STATED GOAL -> Set the following entries down again exactly, line by line.

[Records with modeling code]
-*-*-

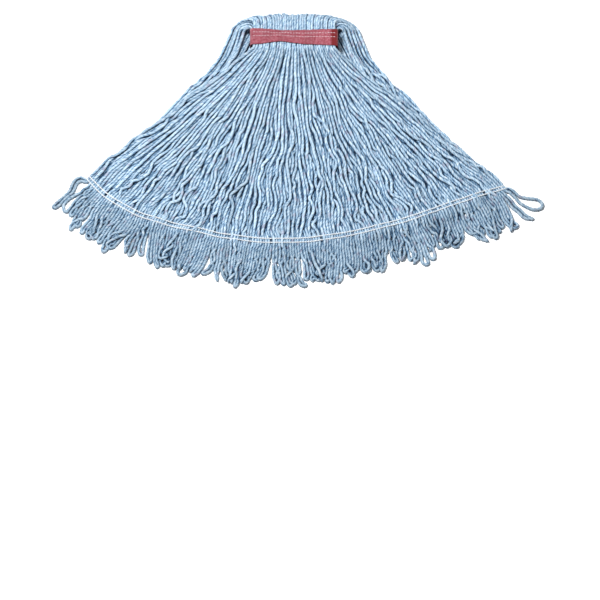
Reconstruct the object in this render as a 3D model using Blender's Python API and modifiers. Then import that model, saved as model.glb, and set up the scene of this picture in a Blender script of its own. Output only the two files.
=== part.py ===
"""Looped-end wet mop head, laid flat on its back half.

The yarn is one bundle. It passes through a woven headband, folds over at the crown and runs back
under itself, so the mop has a front half and a back half. Each half is a fan of hanks, held by a
tailband of two chain-stitched rows, and ends in a looped fringe. Units are metres, +Z is up, +X is
across the mop and the fringe points to -Y. Both halves swing about an X axis just below the band.
"""
import math

import bmesh
import bpy
from mathutils import Matrix, Vector

YARN = 0.0054                  # diameter of one 4-ply yarn
HANKS = 10                     # hanks across each half
YARN_AREA = 0.0039             # width times thickness of one half's yarn, in square metres
CHAMFER = 0.3                  # of a hank's thinner side, at its corners
GAP = 0.0006                   # clearance between neighbouring hanks
CLEAR = 0.0003                 # clearance of a thread from what it lies on

BAND_WIDTH = 0.134
BAND_HEIGHT = 0.030
BAND_TOP = 0.046               # height of the band's front face
TAPE = 0.002                   # thickness of the headband's woven tape
BAND_CORNER = 0.005            # radius of the tape's centreline round the bundle's corners
BACK_LAYERS = (0.021, 0.0186)  # heights of the two layers of tape behind the bundle
TAPE_END = 0.003               # the tape's inner end stops this far short of the corner
BUNDLE_Z = 0.0330              # the bundle inside the band: its centre's height
BUNDLE_THICK = 0.0214
BUNDLE_HALF = 0.0645           # half its width
STITCH_ROWS = (0.0220, 0.0145)  # the band's sewn rows, up from its lower edge
STITCH_RADIUS = 0.0004
STITCH_END = 0.005             # the rows stop this far from the band's ends
GROOVE_DEPTH = 0.0013          # how far the stitches have pulled into the tape
GROOVE_END = 0.001             # the groove runs on past its stitches

HINGE_Y = -0.040               # both halves bend here, below the band's lower edge
FRONT_HINGE_Z = 0.0252
FRONT_HINGE_R = 0.0087         # half the front bundle's thickness at the hinge
BACK_HINGE_R = 0.0072          # the back bundle lies on z = 0, so this is its centre's height too
FRONT_HINGE_X = (-0.128, 0.114)
BACK_HINGE_X = (-0.145, 0.153)

FOLD_Y = 0.044                 # the crown folds about this line
FOLD_Z = 0.0205
FOLD_R = 0.0125                # radius of the bundle's centre round the fold

FRINGE = 0.070                 # length of the looped fringe past the tailband
FRINGE_SPREAD = 0.55           # how much of the fan's angle the fringe keeps
FRINGE_THICK = 0.0056
ROW_SPACING = 0.0067           # between the tailband's two rows
THREAD_RADIUS = 0.0006

CURVE_STEPS = 24               # fine steps between two points of a smooth curve
TURN_STEPS = 4                 # steps round each corner of the tape
LOOP_STEPS = 30                # steps along a stray loop
ROW_STEPS = 3                  # steps of a sewn row across one hank
END_ANGLES = (75, 50, 25, 0)   # stations of a fan hank's half-round end, in degrees
FAN_STATIONS = (0.12, 0.35, 0.6, 0.85, 1.0, 1.15, 1.5, 1.85, 1.97)

# Points of the smooth curve that each half's tailband follows in plan, left to right.
FRONT_TAILBAND = ((-0.314, -0.208), (-0.272, -0.251), (-0.190, -0.289), (-0.030, -0.319),
                  (0.130, -0.296), (0.321, -0.224))
BACK_TAILBAND = ((-0.258, -0.176), (-0.190, -0.216), (-0.095, -0.238), (0.004, -0.244),
                 (0.105, -0.238), (0.200, -0.213), (0.262, -0.181))

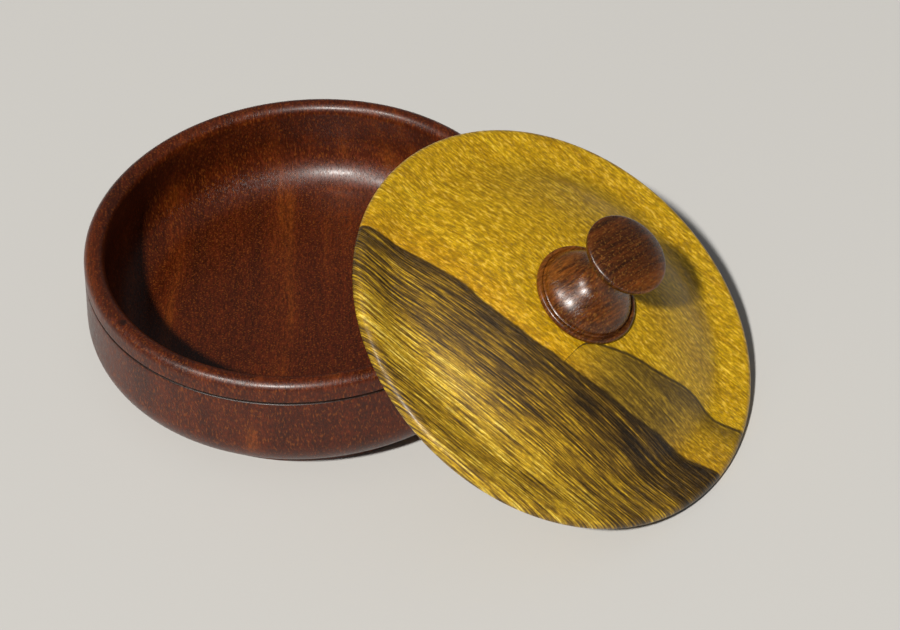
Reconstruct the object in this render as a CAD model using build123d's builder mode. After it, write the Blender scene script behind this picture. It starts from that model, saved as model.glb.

-*-*-

ANSWER TO THIS EXERCISE ->
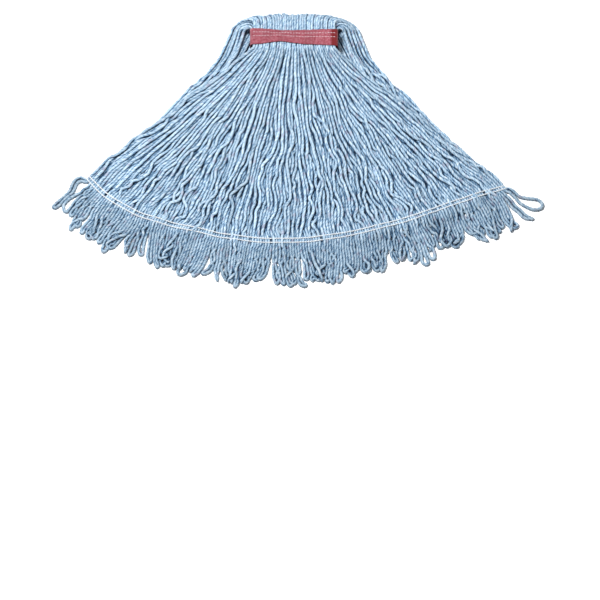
Reconstruct the object in this render as a 3D model using Blender's Python API and modifiers. Then import that model, saved as model.glb, and set up the scene of this picture in a Blender script of its own. Output only the two files.
=== part.py ===
"""Looped-end wet mop head, laid flat on its back half.

The yarn is one bundle. It passes through a woven headband, folds over at the crown and runs back
under itself, so the mop has a front half and a back half. Each half is a fan of hanks, held by a
tailband of two chain-stitched rows, and ends in a looped fringe. Units are metres, +Z is up, +X is
across the mop and the fringe points to -Y. Both halves swing about an X axis just below the band.
"""
import math

import bmesh
import bpy
from mathutils import Matrix, Vector

YARN = 0.0054                  # diameter of one 4-ply yarn
HANKS = 10                     # hanks across each half
YARN_AREA = 0.0039             # width times thickness of one half's yarn, in square metres
CHAMFER = 0.3                  # of a hank's thinner side, at its corners
GAP = 0.0006                   # clearance between neighbouring hanks
CLEAR = 0.0003                 # clearance of a thread from what it lies on

BAND_WIDTH = 0.134
BAND_HEIGHT = 0.030
BAND_TOP = 0.046               # height of the band's front face
TAPE = 0.002                   # thickness of the headband's woven tape
BAND_CORNER = 0.005            # radius of the tape's centreline round the bundle's corners
BACK_LAYERS = (0.021, 0.0186)  # heights of the two layers of tape behind the bundle
TAPE_END = 0.003               # the tape's inner end stops this far short of the corner
BUNDLE_Z = 0.0330              # the bundle inside the band: its centre's height
BUNDLE_THICK = 0.0214
BUNDLE_HALF = 0.0645           # half its width
STITCH_ROWS = (0.0220, 0.0145)  # the band's sewn rows, up from its lower edge
STITCH_RADIUS = 0.0004
STITCH_END = 0.005             # the rows stop this far from the band's ends
GROOVE_DEPTH = 0.0013          # how far the stitches have pulled into the tape
GROOVE_END = 0.001             # the groove runs on past its stitches

HINGE_Y = -0.040               # both halves bend here, below the band's lower edge
FRONT_HINGE_Z = 0.0252
FRONT_HINGE_R = 0.0087         # half the front bundle's thickness at the hinge
BACK_HINGE_R = 0.0072          # the back bundle lies on z = 0, so this is its centre's height too
FRONT_HINGE_X = (-0.128, 0.114)
BACK_HINGE_X = (-0.145, 0.153)

FOLD_Y = 0.044                 # the crown folds about this line
FOLD_Z = 0.0205
FOLD_R = 0.0125                # radius of the bundle's centre round the fold

FRINGE = 0.070                 # length of the looped fringe past the tailband
FRINGE_SPREAD = 0.55           # how much of the fan's angle the fringe keeps
FRINGE_THICK = 0.0056
ROW_SPACING = 0.0067           # between the tailband's two rows
THREAD_RADIUS = 0.0006

CURVE_STEPS = 24               # fine steps between two points of a smooth curve
TURN_STEPS = 4                 # steps round each corner of the tape
LOOP_STEPS = 30                # steps along a stray loop
ROW_STEPS = 3                  # steps of a sewn row across one hank
END_ANGLES = (75, 50, 25, 0)   # stations of a fan hank's half-round end, in degrees
FAN_STATIONS = (0.12, 0.35, 0.6, 0.85, 1.0, 1.15, 1.5, 1.85, 1.97)

# Points of the smooth curve that each half's tailband follows in plan, left to right.
FRONT_TAILBAND = ((-0.314, -0.208), (-0.272, -0.251), (-0.190, -0.289), (-0.030, -0.319),
                  (0.130, -0.296), (0.321, -0.224))
BACK_TAILBAND = ((-0.258, -0.176), (-0.190, -0.216), (-0.095, -0.238), (0.004, -0.244),
                 (0.105, -0.238), (0.200, -0.213), (0.262, -0.181))

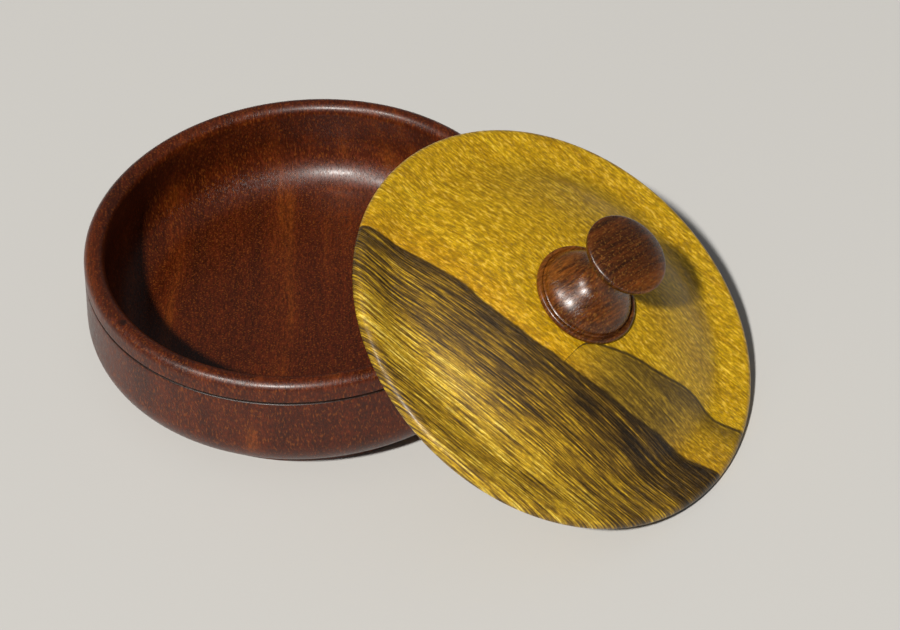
Reconstruct the object in this render as a CAD model using build123d's builder mode. After it, write the Blender scene script behind this picture. It starts from that model, saved as model.glb.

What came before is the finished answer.